The 2015 Paris deal calls for capping global warming at "well below" 2C, and ideally 1.5C.
This report is sure to reinforce this more ambitious goal.
It will likewise underscore that vulnerability to extreme weather events -- even when they are made worse by global warming -- can be reduced by better planning and preparation, according to the draft seen by AFP.
This is not only true in the developing world, noted Imperial College professor Friederike Otto, pointing to massive flooding in Germany last year that killed scores and caused billions in damage.
- Finite set of choices -
"Even without global warming there would have been a huge rainfall event in a densely populated geography where the rivers flood very easily," said Otto, a pioneer in the science of quantifying the extent to which climate change makes extreme weather events more likely or intense.

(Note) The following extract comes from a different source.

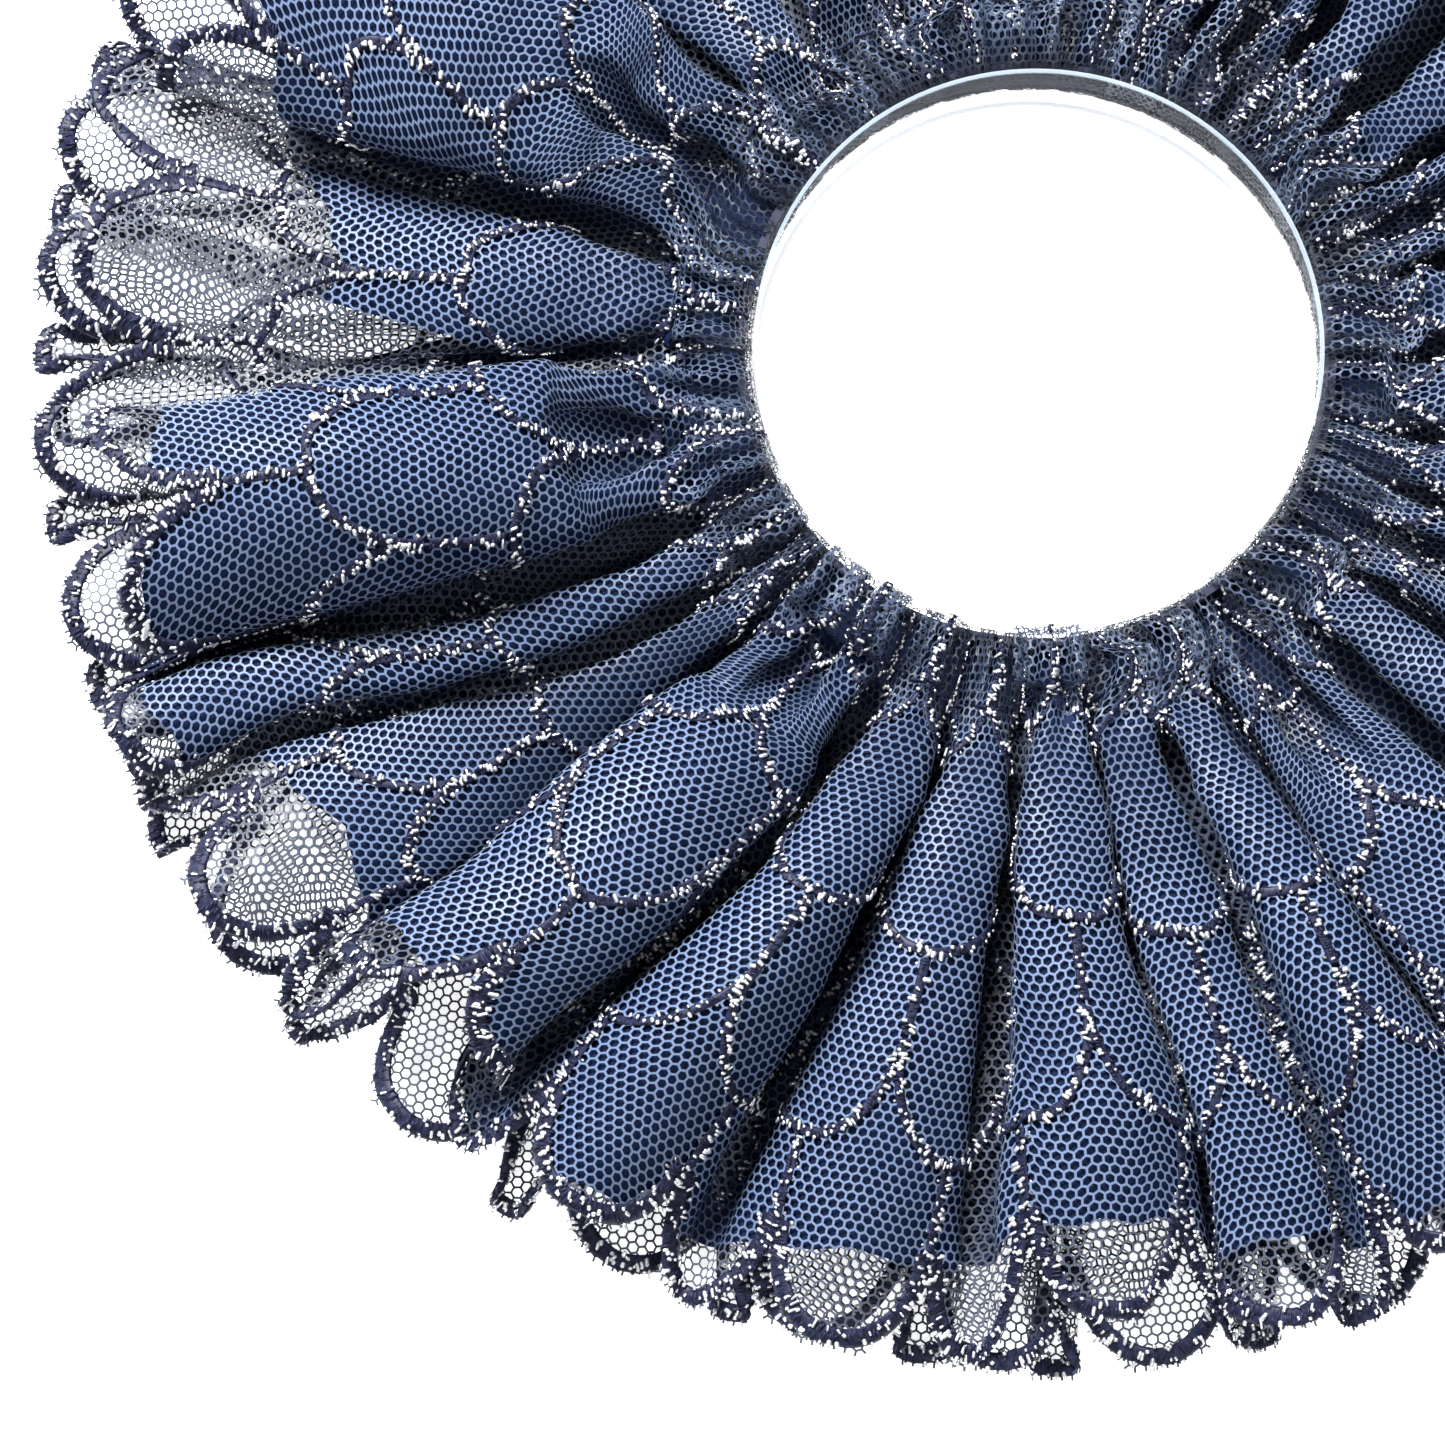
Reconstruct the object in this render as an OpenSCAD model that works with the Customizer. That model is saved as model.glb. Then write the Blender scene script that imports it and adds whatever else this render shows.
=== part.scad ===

The report will zero in on how climate change is widening already yawning gaps in inequality, both between regions and within nations.
The simple fact is that the people least responsible for climate change are the ones suffering the most from its impacts.
Not only is this unjust, experts and advocates say, it is a barrier to tackling the problem.
"I do not think there are pathways to sustainable development that do not substantively address equity issues," said Clark University professor Edward Carr, a lead author of one of the report's chapters.
The report is also likely to highlight dangerous "tipping points", invisible temperature trip wires in the climate system for irreversible and potentially catastrophic change.
Some of them -- such as the melting of permafrost housing twice as much carbon as in the atmosphere -- could fuel global warming all on their own.
"There is a finite set of choices we can make that would move us productively into the future," said Carr. "Every day we wait and delay, some of those choices get harder or go away."
The third and final instalment of the IPCC assessment currently unfolding, due out in early April, examines options for curbing carbon emissions and removing carbon from the atmosphere.